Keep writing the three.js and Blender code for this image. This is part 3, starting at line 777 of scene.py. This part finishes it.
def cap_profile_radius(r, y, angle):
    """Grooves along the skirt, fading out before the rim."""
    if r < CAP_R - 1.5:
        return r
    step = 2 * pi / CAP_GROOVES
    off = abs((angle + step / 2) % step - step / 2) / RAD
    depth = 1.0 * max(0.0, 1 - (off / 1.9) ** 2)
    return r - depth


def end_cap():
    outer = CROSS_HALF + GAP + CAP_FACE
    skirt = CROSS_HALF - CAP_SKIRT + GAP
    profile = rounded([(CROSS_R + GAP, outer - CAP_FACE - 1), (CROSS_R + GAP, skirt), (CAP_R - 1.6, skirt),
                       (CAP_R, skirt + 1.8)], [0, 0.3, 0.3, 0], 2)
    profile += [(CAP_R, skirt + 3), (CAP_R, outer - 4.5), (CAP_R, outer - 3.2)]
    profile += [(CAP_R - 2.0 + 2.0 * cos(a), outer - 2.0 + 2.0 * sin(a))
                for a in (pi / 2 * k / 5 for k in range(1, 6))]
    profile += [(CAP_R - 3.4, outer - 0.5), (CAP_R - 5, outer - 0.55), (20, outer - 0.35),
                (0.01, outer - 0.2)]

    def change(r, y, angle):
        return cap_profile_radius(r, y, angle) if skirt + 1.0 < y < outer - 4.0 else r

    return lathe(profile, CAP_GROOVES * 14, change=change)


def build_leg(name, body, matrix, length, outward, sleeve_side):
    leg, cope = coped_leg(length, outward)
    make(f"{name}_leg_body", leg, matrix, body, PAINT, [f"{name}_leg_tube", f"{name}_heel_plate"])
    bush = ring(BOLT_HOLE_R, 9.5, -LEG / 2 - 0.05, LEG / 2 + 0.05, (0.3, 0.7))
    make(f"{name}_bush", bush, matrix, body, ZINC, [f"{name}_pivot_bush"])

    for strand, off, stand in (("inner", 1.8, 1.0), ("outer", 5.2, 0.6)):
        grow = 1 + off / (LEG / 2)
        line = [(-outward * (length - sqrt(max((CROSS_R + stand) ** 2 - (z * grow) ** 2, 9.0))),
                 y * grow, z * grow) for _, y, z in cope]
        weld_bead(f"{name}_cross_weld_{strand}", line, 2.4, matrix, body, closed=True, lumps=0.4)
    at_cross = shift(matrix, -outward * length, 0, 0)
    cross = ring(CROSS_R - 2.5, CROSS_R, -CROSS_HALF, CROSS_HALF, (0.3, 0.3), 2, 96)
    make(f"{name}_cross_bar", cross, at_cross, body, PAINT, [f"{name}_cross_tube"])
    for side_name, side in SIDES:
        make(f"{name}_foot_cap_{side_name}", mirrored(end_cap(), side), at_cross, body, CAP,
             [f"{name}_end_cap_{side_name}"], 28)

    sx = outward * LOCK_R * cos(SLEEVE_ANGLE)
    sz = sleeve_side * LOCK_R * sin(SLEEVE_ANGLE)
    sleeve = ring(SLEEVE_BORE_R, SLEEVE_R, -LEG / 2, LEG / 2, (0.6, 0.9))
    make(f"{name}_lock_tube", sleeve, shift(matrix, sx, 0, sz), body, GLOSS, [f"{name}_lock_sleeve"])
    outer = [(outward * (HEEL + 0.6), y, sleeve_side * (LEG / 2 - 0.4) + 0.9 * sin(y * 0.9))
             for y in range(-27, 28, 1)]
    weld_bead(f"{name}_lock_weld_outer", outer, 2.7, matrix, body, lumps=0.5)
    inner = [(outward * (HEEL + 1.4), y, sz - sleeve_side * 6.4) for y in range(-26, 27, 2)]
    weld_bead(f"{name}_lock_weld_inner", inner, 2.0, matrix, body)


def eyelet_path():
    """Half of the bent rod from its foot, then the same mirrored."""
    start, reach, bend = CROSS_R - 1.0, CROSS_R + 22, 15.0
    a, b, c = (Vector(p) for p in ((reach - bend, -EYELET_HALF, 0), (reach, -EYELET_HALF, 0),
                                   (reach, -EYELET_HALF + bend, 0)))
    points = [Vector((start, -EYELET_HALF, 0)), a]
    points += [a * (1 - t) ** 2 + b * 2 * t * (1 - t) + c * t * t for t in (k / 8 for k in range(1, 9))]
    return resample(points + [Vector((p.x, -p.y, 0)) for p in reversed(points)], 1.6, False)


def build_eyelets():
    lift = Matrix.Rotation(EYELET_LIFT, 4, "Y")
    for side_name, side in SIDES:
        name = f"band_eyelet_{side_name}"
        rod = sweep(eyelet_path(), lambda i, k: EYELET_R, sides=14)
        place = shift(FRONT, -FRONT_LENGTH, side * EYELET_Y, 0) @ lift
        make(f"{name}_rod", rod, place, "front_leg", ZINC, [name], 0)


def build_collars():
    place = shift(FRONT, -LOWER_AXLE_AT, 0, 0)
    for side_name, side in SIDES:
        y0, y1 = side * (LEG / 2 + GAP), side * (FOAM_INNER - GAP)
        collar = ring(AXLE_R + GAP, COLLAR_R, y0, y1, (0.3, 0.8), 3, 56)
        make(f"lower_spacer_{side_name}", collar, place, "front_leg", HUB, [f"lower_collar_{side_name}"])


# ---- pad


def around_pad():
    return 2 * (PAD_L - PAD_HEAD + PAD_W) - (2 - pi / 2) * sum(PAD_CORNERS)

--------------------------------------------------

▸ **What to work on**: Only the lines from the top of the data through the line that contains "return lathe(profile, CAP_GROOVES" should be quoted, exactly as they stand.

▸ **Output for this task**:
Keep writing the three.js and Blender code for this image. This is part 3, starting at line 777 of scene.py. This part finishes it.
def cap_profile_radius(r, y, angle):
    """Grooves along the skirt, fading out before the rim."""
    if r < CAP_R - 1.5:
        return r
    step = 2 * pi / CAP_GROOVES
    off = abs((angle + step / 2) % step - step / 2) / RAD
    depth = 1.0 * max(0.0, 1 - (off / 1.9) ** 2)
    return r - depth


def end_cap():
    outer = CROSS_HALF + GAP + CAP_FACE
    skirt = CROSS_HALF - CAP_SKIRT + GAP
    profile = rounded([(CROSS_R + GAP, outer - CAP_FACE - 1), (CROSS_R + GAP, skirt), (CAP_R - 1.6, skirt),
                       (CAP_R, skirt + 1.8)], [0, 0.3, 0.3, 0], 2)
    profile += [(CAP_R, skirt + 3), (CAP_R, outer - 4.5), (CAP_R, outer - 3.2)]
    profile += [(CAP_R - 2.0 + 2.0 * cos(a), outer - 2.0 + 2.0 * sin(a))
                for a in (pi / 2 * k / 5 for k in range(1, 6))]
    profile += [(CAP_R - 3.4, outer - 0.5), (CAP_R - 5, outer - 0.55), (20, outer - 0.35),
                (0.01, outer - 0.2)]

    def change(r, y, angle):
        return cap_profile_radius(r, y, angle) if skirt + 1.0 < y < outer - 4.0 else r

    return lathe(profile, CAP_GROOVES * 14, change=change)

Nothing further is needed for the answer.